In a new report, former and current Indigenous students, staff, and faculty in engineering faculties across Canada share their lived experiences of being an Indigenous person in engineering education, their perspectives, and their visions for inclusive and just engineering faculties.  

The Report on Truth and Reconciliation in Engineering Education was commissioned by Engineers Canada and written by Pam Wolf, P.Eng., Assistant Professor of Teaching at the University of British Columbia (UBC) Department of Civil Engineering, and Nika Martinussen, Arctic Renewable Energy Engineering Research Student at the National Research Council of Canada and a student of Engineering Physics at UBC. Synthesizing the voices of the participants, this preliminary report seeks to understand the truth, roots, and the intersecting forms of the culture of exclusion in engineering academia, but also, the path forward to reconciliation and transforming the engineering academic institution into one in which Indigenous epistemologies, ontologies, and cultures are meaningfully woven into the fabric of the engineering academic system.  

Through interviews and surveys with participants, the report synthesizes four themes:   

  1. Resiliency and resurgence: participants identified several barriers to post-secondary engineering education for Indigenous students, including geographical separation between community and the institution, financial requirements, and a lack of Indigenous representation in the engineering profession. However, participants also noted the strength and resiliency of Indigenous people.  
  2. Including cultures, not ethnicity: many participants voiced that they felt a need to assimilate into the dominant Eurocentric engineering academic culture and that a colonial culture prevented them from feeling safe being their authentic selves. The authors note that engineering institutions need to embrace the cultural complexity of the people they serve, and rebuild away from the institutionalized cultural homogeneity and sanitized environment.   
  3. Interweaving Indigenous and empirical worldviews: participants spoke of the need for Indigenous worldviews to be wholistically woven into engineering curricula, as opposed to isolated, granular initiatives sprinkled within the undergraduate programming.  
  4. It always comes back to the land: participants spoke about the importance of the connection to the land when asked how engineering education can become a more just and inclusive place for Indigenous students, faculty, and staff. The experience within engineering programs was expressed to be extremely academically rigorous, but without tangible connection to the land.   

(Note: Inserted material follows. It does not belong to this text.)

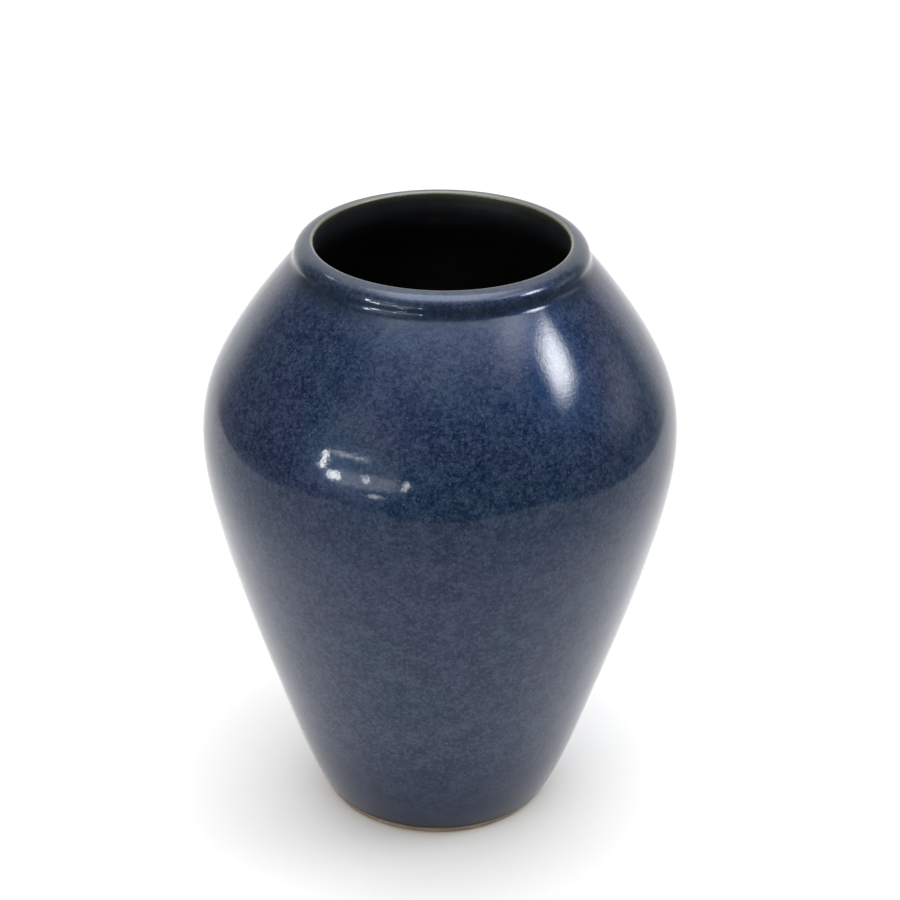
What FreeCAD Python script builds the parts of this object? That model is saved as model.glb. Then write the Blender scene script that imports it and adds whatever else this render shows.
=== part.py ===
"""A round stoneware flower vase: one fired clay body and the coats of glaze on it.

Every piece is turned about the Z axis, so each one is a closed half section in the XZ plane, revolved once.
Sizes are millimetres. The origin is the centre of the foot, on the plane that the vase stands on, and +Z
runs up through the mouth. A slope is in degrees from the vertical, positive where the wall leans outwards
on its way up.
"""
import FreeCAD, Part
import math
import os

from FreeCAD import Vector

# Driving dimensions
HEIGHT = 240.0
BELLY_RADIUS = 92.2
MOUTH_RADIUS = 48.4
WALL = 6.4
GLAZE = 0.5

# The outside of the wall, from the glaze line up to the shoulder: (share of HEIGHT, share of BELLY_RADIUS)
WALL_STATIONS = (
    (0.012, 0.512),
    (0.060, 0.570),
    (0.200, 0.696),
    (0.340, 0.813),
    (0.540, 0.955),
    (0.670, 1.000),
    (0.750, 0.971),
    (0.820, 0.889),
    (0.900, 0.752),
)
LINE_SLOPE = 28.0
SHOULDER_SLOPE = -41.0

# A hollow round turns the shoulder up into the neck, and a full round takes the neck over the lip.
NECK_SLOPE = -5.0
NECK_ROUND = 6.0
LIP_ROUND = 6.2
LIP_EDGE_ROUND = 1.4
THROAT_DEPTH = 4.0
GLAZE_JOIN = 135.0  # where the two coats meet on the lip's inner edge, in degrees round its centre

# The floor inside
FLOOR = 7.0
FLOOR_RADIUS = 32.0
FLOOR_ROUND = 16.0
FLOOR_SLOPE = 21.0

# The foot ring, left bare, and the recess inside it
FOOT_RADIUS = 45.5
FOOT_ROUND = 0.8
FOOT_RING_WIDTH = 7.0
RECESS_DEPTH = 3.2
RECESS_ROUND = 2.0

RECESS_RADIUS = FOOT_RADIUS - FOOT_RING_WIDTH
FLOOR_HEIGHT = RECESS_DEPTH + FLOOR
LIP_RADIUS = MOUTH_RADIUS + LIP_EDGE_ROUND
LIP_CENTRE = Vector(LIP_RADIUS, 0, HEIGHT - LIP_ROUND)
LIP_EDGE_CENTRE = Vector(LIP_RADIUS, 0, HEIGHT - LIP_EDGE_ROUND)


def at(radius, height):
    """The point of a half section at that radius and height."""
    return Vector(radius, 0, height)


def leaning(slope):
    """The upward direction of a wall with that slope."""
    angle = math.radians(slope)
    return at(math.sin(angle), math.cos(angle))


def on_round(centre, radius, angle):
    """The point of a round at that angle above the horizontal."""
    angle = math.radians(angle)
    return centre + at(math.cos(angle), math.sin(angle)) * radius


def line(start, end):
    return Part.LineSegment(start, end).toShape()


def arc(centre, radius, start_angle, end_angle):
    angles = (start_angle, (start_angle + end_angle) / 2, end_angle)
    return Part.Arc(*[on_round(centre, radius, angle) for angle in angles]).toShape()


def curve(points, start_slope, end_slope):
    """A smooth curve up through the points, with those slopes at its two ends."""
    spline = Part.BSplineCurve()
    spline.interpolate(
        Points=points,
        InitialTangent=leaning(start_slope),
        FinalTangent=leaning(end_slope),
    )
    return spline


def neck_centre():
    """The centre of the hollow round, which leaves the lip's round at NECK_SLOPE."""
    return on_round(LIP_CENTRE, LIP_ROUND + NECK_ROUND, -NECK_SLOPE)


def outside_points():
    """The stations of the finished outside, and the foot of the hollow round above them."""
    stations = [at(BELLY_RADIUS * radius, HEIGHT * height) for height, radius in WALL_STATIONS]
    return stations + [on_round(neck_centre(), NECK_ROUND, 180 - SHOULDER_SLOPE)]


def points_at_depth(depth):
    """The same points, each moved square to the outside to that depth in the wall."""
    points = outside_points()
    outside = curve(points, LINE_SLOPE, SHOULDER_SLOPE)
    moved = []
    for point in points:
        along = Vector(outside.tangent(outside.parameter(point))[0])
        moved.append(point + at(-along.z, along.x) * depth)
    return moved


def outer_line(depth):
    """The edges of the outside, from the glaze line up to the glaze join, at that depth in the wall."""
    wall = curve(points_at_depth(depth), LINE_SLOPE, SHOULDER_SLOPE).toShape()
    neck = arc(neck_centre(), NECK_ROUND + depth, 180 - SHOULDER_SLOPE, 180 - NECK_SLOPE)
    lip = arc(LIP_CENTRE, LIP_ROUND - depth, -NECK_SLOPE, 90)
    edge = arc(LIP_EDGE_CENTRE, LIP_EDGE_ROUND - depth, 90, GLAZE_JOIN)
    return [wall, neck, lip, edge]


def inner_line(depth):
    """The edges of the inside, from the glaze join down to the axis, at that depth below the surface.

    The throat takes the place of the highest point, which would follow the hollow of the neck.
    """
    throat_top = at(MOUTH_RADIUS + depth, LIP_EDGE_CENTRE.z)
    throat_end = throat_top - at(0, THROAT_DEPTH)
    corner_centre = at(FLOOR_RADIUS, FLOOR_HEIGHT + FLOOR_ROUND)
    corner_end = on_round(corner_centre, FLOOR_ROUND + depth, -FLOOR_SLOPE)
    wall = [point for point in points_at_depth(WALL - depth) if point.z > corner_centre.z]
    return [
        arc(LIP_EDGE_CENTRE, LIP_EDGE_ROUND - depth, GLAZE_JOIN, 180),
        line(throat_top, throat_end),
        curve([corner_end] + wall[:-1] + [throat_end], FLOOR_SLOPE, 0).toShape(),
        arc(corner_centre, FLOOR_ROUND + depth, -FLOOR_SLOPE, -90),
        line(at(FLOOR_RADIUS, FLOOR_HEIGHT - depth), at(0, FLOOR_HEIGHT - depth)),
    ]


def recess_line(depth):
    """The edges of the recess, from the axis out to its wall, at that depth below the surface."""
    corner_centre = at(RECESS_RADIUS - RECESS_ROUND, RECESS_DEPTH - RECESS_ROUND)
    ceiling = RECESS_DEPTH + depth
    return [
        line(at(0, ceiling), at(corner_centre.x, ceiling)),
        arc(corner_centre, RECESS_ROUND + depth, 90, 0),
    ]


def foot_ring():
    """The edges of the bare foot ring, from the recess round to the glaze line."""
    inner_radius = RECESS_RADIUS + GLAZE
    inner_centre = at(inner_radius + FOOT_ROUND, FOOT_ROUND)
    outer_centre = at(FOOT_RADIUS - FOOT_ROUND, FOOT_ROUND)
    return [
        line(at(inner_radius, RECESS_DEPTH - RECESS_ROUND), at(inner_radius, FOOT_ROUND)),
        arc(inner_centre, FOOT_ROUND, 180, 270),
        line(at(inner_centre.x, 0), at(outer_centre.x, 0)),
        arc(outer_centre, FOOT_ROUND, -90, 0),
        line(at(FOOT_RADIUS, FOOT_ROUND), points_at_depth(GLAZE)[0]),
    ]


def turned(edges):
    """The solid that the closed half section makes when it is turned once about the Z axis."""
    ordered = Part.sortEdges(edges)[0]
    section = Part.Face(Part.Wire(ordered))
    solid = section.revolve(Vector(0, 0, 0), Vector(0, 0, 1), 360)
    if solid.Volume < 0:
        solid.reverse()
    return solid


def coat(line_at_depth):
    """The solid of a coat of glaze, between the finished line and the same line on the clay."""
    surface = line_at_depth(0)
    clay = line_at_depth(GLAZE)
    across_start = line(surface[0].firstVertex(True).Point, clay[0].firstVertex(True).Point)
    across_end = line(surface[-1].lastVertex(True).Point, clay[-1].lastVertex(True).Point)
    return turned(surface + clay + [across_start, across_end])


def clay_body():
    """The fired clay: wall, lip, floor and foot ring in one piece."""
    axis = line(at(0, FLOOR_HEIGHT - GLAZE), at(0, RECESS_DEPTH + GLAZE))
    return turned(outer_line(GLAZE) + inner_line(GLAZE) + [axis] + recess_line(GLAZE) + foot_ring())


def outer_glaze():
    """The blue coat, from the glaze line above the foot up over the lip."""
    return coat(outer_line)


def inner_glaze():
    """The dark coat, from the lip's inner edge down over the floor."""
    return coat(inner_line)


def base_glaze():
    """The coat inside the foot ring, well clear of the plane that the vase stands on."""
    return coat(recess_line)


def main():
    os.makedirs("parts", exist_ok=True)
    for make in (clay_body, outer_glaze, inner_glaze, base_glaze):
        solid = make()
        solid.exportStep(f"parts/{make.__name__}.step")
        box = solid.optimalBoundingBox()
        print(f"{make.__name__}: valid {solid.isValid()}, volume {solid.Volume / 1000:.1f} cm3,", end=" ")
        print(f"radius {box.XMax:.2f}, height from {box.ZMin:.2f} to {box.ZMax:.2f}")


main()
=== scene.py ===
"""The looks of the flower vase: its clay and glazes in detail, a white table, soft studio light and a camera.

Metres, in the frame of the CAD model: the vase stands on z = 0 and turns about the Z axis. A section point is
(radius, height). Every piece is turned from a section line, and then given the small unevenness of a pot made
by hand, always inwards, so that it stays inside the CAD model.
"""

import math
import random

import bpy
import numpy as np
from mathutils import Matrix, Vector

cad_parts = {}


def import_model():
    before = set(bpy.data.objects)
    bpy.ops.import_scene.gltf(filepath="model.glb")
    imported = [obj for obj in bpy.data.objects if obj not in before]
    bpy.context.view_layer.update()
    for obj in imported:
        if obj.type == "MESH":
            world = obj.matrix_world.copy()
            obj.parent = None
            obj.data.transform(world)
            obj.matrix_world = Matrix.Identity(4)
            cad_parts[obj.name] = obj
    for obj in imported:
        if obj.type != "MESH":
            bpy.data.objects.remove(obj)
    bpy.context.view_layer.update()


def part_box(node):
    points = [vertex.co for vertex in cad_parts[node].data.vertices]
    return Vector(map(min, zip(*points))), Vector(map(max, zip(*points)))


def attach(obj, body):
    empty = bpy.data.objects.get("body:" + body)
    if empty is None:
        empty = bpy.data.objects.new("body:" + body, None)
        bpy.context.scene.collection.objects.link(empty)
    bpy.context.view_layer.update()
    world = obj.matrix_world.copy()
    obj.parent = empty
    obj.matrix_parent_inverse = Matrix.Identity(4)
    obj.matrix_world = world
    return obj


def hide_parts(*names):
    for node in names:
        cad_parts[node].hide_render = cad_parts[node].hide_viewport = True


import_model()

MM = 0.001

# The section, as in the CAD model: (share of the height, share of the belly's radius)
WALL_STATIONS = (
    (0.012, 0.512),
    (0.060, 0.570),
    (0.200, 0.696),
    (0.340, 0.813),
    (0.540, 0.955),
    (0.670, 1.000),
    (0.750, 0.971),
    (0.820, 0.889),
    (0.900, 0.752),
)
LINE_SLOPE = 28.0
SHOULDER_SLOPE = -41.0
NECK_SLOPE = -5.0
NECK_ROUND = 6.0 * MM
LIP_ROUND = 6.2 * MM
LIP_EDGE_ROUND = 1.4 * MM
GLAZE_JOIN = 135.0
MOUTH_RADIUS = 48.4 * MM
THROAT_DEPTH = 4.0 * MM
FLOOR_RADIUS = 32.0 * MM
FLOOR_ROUND = 16.0 * MM
FLOOR_SLOPE = 21.0
FOOT_RADIUS = 45.5 * MM
FOOT_ROUND = 0.8 * MM
RECESS_ROUND = 2.0 * MM

# The rest of the section comes from the boxes of the CAD nodes.
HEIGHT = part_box("outer_glaze")[1].z
BELLY_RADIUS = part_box("outer_glaze")[1].x
GLAZE_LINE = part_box("outer_glaze")[0].z
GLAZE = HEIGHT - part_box("clay_body")[1].z
FLOOR_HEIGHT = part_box("inner_glaze")[0].z + GLAZE
WALL = BELLY_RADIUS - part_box("inner_glaze")[1].x + GLAZE
RECESS_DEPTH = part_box("base_glaze")[1].z - GLAZE
RECESS_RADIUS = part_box("base_glaze")[1].x - GLAZE
LIP_RADIUS = MOUTH_RADIUS + LIP_EDGE_ROUND
LIP_EDGE_CENTRE = (LIP_RADIUS, HEIGHT - LIP_EDGE_ROUND)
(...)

Based on the findings of the report’s interviews and surveys, the authors make several recommendations for engineering faculties. These include system change at all levels, including individuals, class curriculum and conversations, research group culture and practices, faculty and institutional policies, and leadership; hiring and partnering with Indigenous people; developing an action plan with guidance from Indigenous team members and resourcing a strategy to eliminate the barriers to Indigenous inclusion; appreciating the different lenses through which Indigenous colleagues may act in and understand the world; and identifying and eliminating economic barriers to Indigenous participation in engineering programs.